By reducing the complexity of our tax code and the rates at which businesses are taxed, we are signalling that we are again in a position to build on what Britain does best: creating innovative products that are attractive to consumers on the world stage.
What the hell has he ever contributed to the economy? His business doesn't add a single job, build anything or make anything. Pinehurst Securities simply gambles on the property market. It's probably a bit depressed at the moment - so of course Uppal's grateful for the free handout from the government, which will go straight into the profits column without doing a damn thing for the economy.

You may recognise the 'reducing the complexity of our tax code' bit. George Osborne didn't say in his Budget Speech that he was taxing pensions more highly. He said he was 'simplifying' the system. So we all now know what that means.

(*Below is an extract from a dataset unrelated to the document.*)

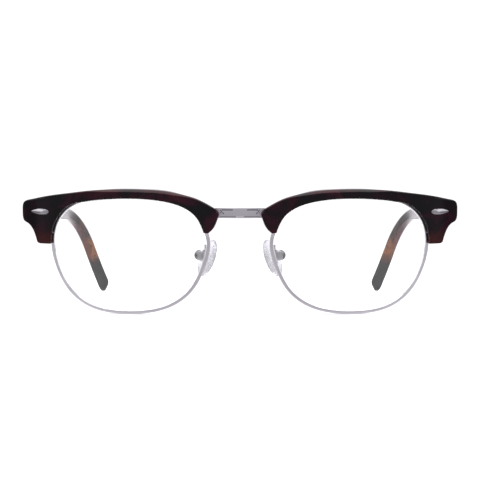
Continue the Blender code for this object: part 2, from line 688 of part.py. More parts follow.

We have demonstrated that we are not only rebalancing the economy from public sector growth to private sector growth
Er… what this actually means is 'we've sacked hundreds of thousands of civil servants, and the private sector has employed some of them' (but nowhere near all, so in fact unemployment is going up).

Finally, and most revoltingly:
Many people have said in the Chamber that there are winners and losers from the Budget. They are right. The winners are common sense, long-termism and opportunity. The losers are those who try to make political capital and who always take the short-term view. 
Who are the winners? Paul Uppal MP and his multimillionaire friends. Who are the losers? The poor, the young, the old, the sick. You know, all those whiners who 'try to make political capital' and who 'take the short-term view'. Like when they wonder how they're going to pay for dinner, or the kids' clothes, or for childcare that week. Losers.